I definitely need to be more social... and there are several people here "in real life" that I'd like to spend more time with... I think that's a great observation, Lyn and it's rather ironic considering that when I moved to Jacksonville, you were the ONLY person I knew there... and yet... I never saw you the whole time I was there. I know that had everything to do with the situation I was in... but it's really crucial to understanding why I am a bit of a loner... if people can/will turn away from you based on the decisions you make in your life... is it worth building those relationships in the first place?
I don't like surprise visits... I tell people that my welcome mat says, "call first"...
going back to that, "if you really want to do something" statement... Michael is the kind of person that I can be myself with... there are few people in the world that I feel that way about. His love is so unconditional that I know I can be my real self with him and not be judged. He feels the same... as a performer, people expect him to always be charming, gorgeous, witty... and sometimes he doesn't feel like being any of those things. Sometimes I don't feel like being the girl I am on paper.
My closest friends here in the mountains are my bible study girls and that's why I hardly ever miss bible study. The teaching is amazing but the fellowship is my lifeline. Alisa is the only girl out of five kids, just like me, and she has that "male" sense of humor that I do. She and I tease each other without being afraid of hurting each others feelings. Cyndi is a "yankee" and she's been through a lot of hard times... she's very frank and honest and we connect on that level. Angie is a single mom, she's been hurt in the same ways that I have, life hasn't always been good to her but she is loving and giving and accepting... that's why we are so bonded. These are the people I trust the most here.
My sister-in-law Angie (not to be confused with bible study Angie) is the person I would consider my best "real life" friend... but she is so busy that it's almost impossible to spend time with her. Whenever she asks... I'm available. My friend Natalie, who I absolutely love, adore and respect, is similar to Angie. And honestly, there are quite a few people here in the hills that I would love to spend time with but can't because they are so busy. And, to some degree, some of the ladies that I would like to spend time with, I can't because I work full time and they don't. Their free time is during the work day when their kids are in school... my free time is in the evening. We connect online and we bond online...
As for the phone... I'm too a.d.d. for phone conversations. When I talk to someone, I try to give them my undivided attention and it's rare that I want to/am able to just sit and do nothing but chat. HOWEVER... when I do talk to someone on the phone... they know that they have my undivided attention and they know that I'm intentionally spending time with them. The phone guy (ha! he ended up with a nickname) is a really intelligent person who is able to carry his end of the conversation. When we're on the phone, he truly DOES capture my attention and imagination. I so thoroughly enjoy talking to him that I don't mind the time on the phone. Usually I'm just annoyed by being on the phone... he doesn't annoy me.

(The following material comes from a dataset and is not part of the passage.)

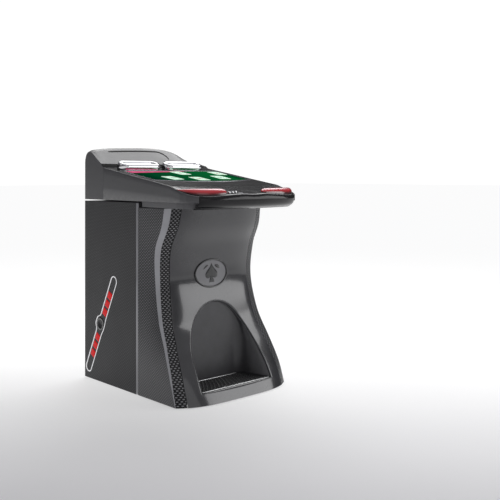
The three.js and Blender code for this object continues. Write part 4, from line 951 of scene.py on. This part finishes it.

I am, however, truly bubbly and outgoing. I consider myself an antisocial extrovert. Anyone in real life want to weigh in?
Thank you, Lyn, for giving me the opportunity to think these things over. I definitely need to be more intentional about social interaction...
The Lost Mail and Express Building - 203 Broadway
10 hours ago
2 comments:
It would have been nice to meet in person while you were in Jax but there is a reason we didn't let's just leave it at that. :-)
As long as you're happy that's really all that matters..
Sorry for the typos in my previous comment...typing in bed before caffeine..LOL
I am the same way, I am social online but not in person. My only social connections are church and lately the outpatient therapy group but I don't want to go to that either.